-- Stored data --
====================

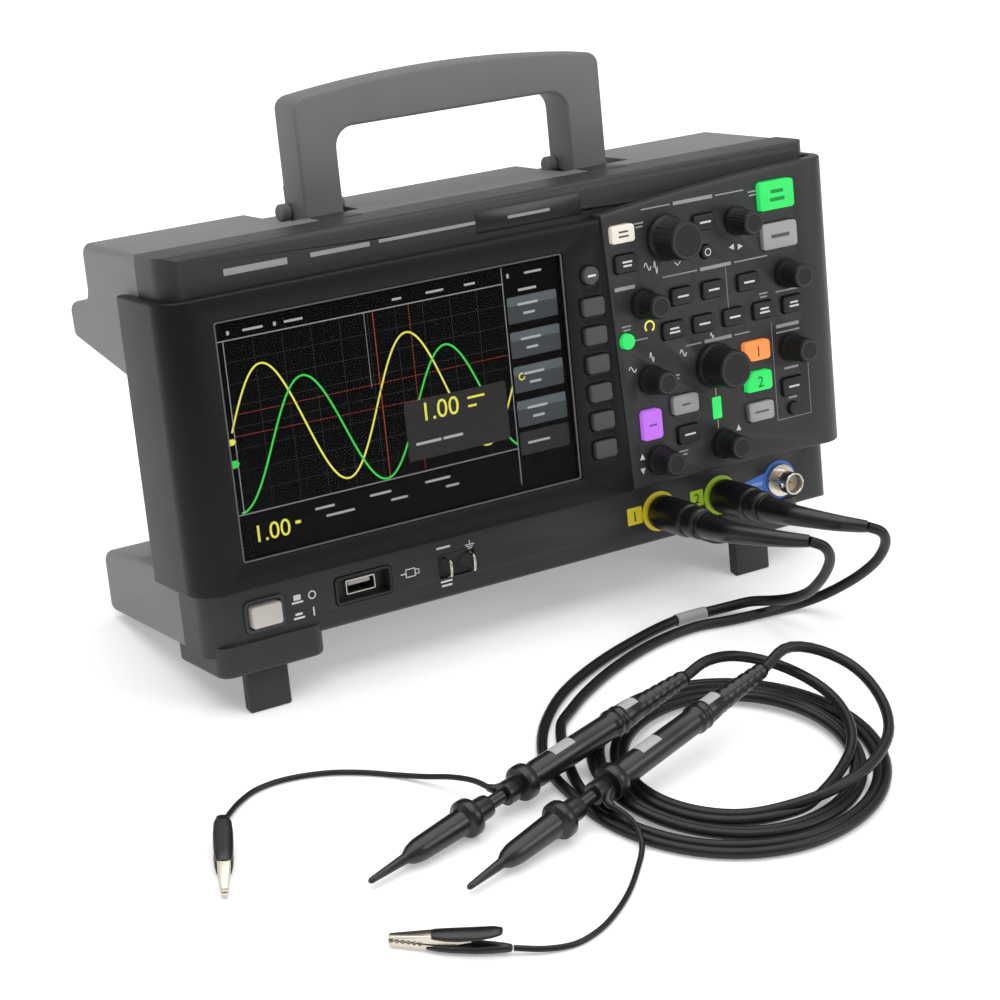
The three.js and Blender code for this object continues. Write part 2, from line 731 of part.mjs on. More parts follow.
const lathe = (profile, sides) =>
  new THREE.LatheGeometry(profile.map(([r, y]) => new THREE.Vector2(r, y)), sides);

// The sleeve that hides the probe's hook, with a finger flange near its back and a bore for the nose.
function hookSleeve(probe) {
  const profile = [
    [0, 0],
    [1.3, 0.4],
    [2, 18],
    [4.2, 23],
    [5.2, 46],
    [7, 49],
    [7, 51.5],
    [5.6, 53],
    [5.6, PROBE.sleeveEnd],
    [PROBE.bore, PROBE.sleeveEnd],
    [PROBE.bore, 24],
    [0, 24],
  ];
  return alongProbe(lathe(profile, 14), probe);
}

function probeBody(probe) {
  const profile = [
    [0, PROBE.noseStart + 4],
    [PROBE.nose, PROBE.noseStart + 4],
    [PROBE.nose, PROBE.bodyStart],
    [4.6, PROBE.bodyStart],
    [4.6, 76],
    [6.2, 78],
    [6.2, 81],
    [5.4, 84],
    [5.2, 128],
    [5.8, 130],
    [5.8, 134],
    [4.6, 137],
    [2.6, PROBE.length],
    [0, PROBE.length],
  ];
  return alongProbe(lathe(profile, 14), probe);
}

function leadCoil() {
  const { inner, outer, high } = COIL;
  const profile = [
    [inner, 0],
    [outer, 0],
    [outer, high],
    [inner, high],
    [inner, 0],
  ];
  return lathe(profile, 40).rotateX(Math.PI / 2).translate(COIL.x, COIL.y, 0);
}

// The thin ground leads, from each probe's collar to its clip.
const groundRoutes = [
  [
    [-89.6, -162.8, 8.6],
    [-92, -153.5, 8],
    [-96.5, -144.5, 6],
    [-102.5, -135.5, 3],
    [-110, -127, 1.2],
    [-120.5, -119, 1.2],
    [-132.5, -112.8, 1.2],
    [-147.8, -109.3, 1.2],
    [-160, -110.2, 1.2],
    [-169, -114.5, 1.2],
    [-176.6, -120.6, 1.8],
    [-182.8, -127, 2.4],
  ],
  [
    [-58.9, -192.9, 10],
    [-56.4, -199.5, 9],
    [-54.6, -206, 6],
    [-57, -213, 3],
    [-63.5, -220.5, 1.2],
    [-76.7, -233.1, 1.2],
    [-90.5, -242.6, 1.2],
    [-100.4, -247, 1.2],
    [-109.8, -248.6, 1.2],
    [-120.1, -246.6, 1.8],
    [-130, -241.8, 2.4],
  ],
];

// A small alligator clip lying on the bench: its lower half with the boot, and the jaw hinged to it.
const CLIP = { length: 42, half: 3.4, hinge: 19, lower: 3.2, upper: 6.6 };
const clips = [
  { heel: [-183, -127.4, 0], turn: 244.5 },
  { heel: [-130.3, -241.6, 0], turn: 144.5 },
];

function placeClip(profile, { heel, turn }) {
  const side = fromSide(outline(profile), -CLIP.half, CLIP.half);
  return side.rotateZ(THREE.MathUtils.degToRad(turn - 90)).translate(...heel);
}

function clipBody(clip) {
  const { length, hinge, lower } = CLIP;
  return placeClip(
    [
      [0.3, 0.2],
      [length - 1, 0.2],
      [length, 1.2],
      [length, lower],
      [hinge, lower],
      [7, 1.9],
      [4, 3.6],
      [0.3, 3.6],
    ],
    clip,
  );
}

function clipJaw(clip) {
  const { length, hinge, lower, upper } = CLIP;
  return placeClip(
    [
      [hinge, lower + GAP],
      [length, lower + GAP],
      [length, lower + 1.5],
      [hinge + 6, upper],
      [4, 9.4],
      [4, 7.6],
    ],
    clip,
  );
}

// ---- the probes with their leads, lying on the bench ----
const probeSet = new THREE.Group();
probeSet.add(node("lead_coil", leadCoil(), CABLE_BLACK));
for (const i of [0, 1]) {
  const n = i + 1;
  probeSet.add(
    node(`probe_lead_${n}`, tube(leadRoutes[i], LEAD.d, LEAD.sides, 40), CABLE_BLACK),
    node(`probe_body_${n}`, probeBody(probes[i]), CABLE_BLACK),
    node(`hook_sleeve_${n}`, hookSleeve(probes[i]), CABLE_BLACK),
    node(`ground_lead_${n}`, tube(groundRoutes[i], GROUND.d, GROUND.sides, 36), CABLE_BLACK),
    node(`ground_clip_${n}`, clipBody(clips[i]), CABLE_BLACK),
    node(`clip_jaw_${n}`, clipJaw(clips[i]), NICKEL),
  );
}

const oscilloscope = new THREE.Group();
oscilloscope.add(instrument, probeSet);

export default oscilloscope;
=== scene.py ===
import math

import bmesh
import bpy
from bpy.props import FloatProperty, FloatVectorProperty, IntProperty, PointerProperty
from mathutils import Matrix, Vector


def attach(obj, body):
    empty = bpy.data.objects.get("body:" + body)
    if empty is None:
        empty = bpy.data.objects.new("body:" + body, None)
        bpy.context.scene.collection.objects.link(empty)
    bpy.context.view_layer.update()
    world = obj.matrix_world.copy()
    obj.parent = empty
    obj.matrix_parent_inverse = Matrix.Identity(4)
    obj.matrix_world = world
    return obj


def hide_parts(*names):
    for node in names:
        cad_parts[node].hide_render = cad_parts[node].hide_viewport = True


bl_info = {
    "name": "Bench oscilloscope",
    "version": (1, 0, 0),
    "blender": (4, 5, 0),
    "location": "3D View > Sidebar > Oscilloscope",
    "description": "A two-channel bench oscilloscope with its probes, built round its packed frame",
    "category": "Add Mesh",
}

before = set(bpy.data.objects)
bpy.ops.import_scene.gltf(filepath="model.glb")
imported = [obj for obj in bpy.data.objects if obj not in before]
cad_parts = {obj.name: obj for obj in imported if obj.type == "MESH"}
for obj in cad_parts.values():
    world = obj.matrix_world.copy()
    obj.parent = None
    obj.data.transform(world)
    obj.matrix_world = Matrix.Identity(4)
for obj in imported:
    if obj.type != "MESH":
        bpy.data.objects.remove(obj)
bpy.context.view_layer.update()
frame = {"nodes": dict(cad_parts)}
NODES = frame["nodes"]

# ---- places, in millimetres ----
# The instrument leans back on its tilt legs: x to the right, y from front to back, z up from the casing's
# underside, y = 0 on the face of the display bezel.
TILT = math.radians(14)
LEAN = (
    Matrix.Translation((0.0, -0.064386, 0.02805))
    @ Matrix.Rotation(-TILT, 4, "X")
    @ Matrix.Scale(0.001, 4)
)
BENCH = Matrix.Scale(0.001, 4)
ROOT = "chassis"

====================

-- Exercise description --
Starting at the line that contains "if empty is", repeat each line exactly, and stop after the line that contains "obj.parent = empty".

-- Result for this task --
    if empty is None:
        empty = bpy.data.objects.new("body:" + body, None)
        bpy.context.scene.collection.objects.link(empty)
    bpy.context.view_layer.update()
    world = obj.matrix_world.copy()
    obj.parent = empty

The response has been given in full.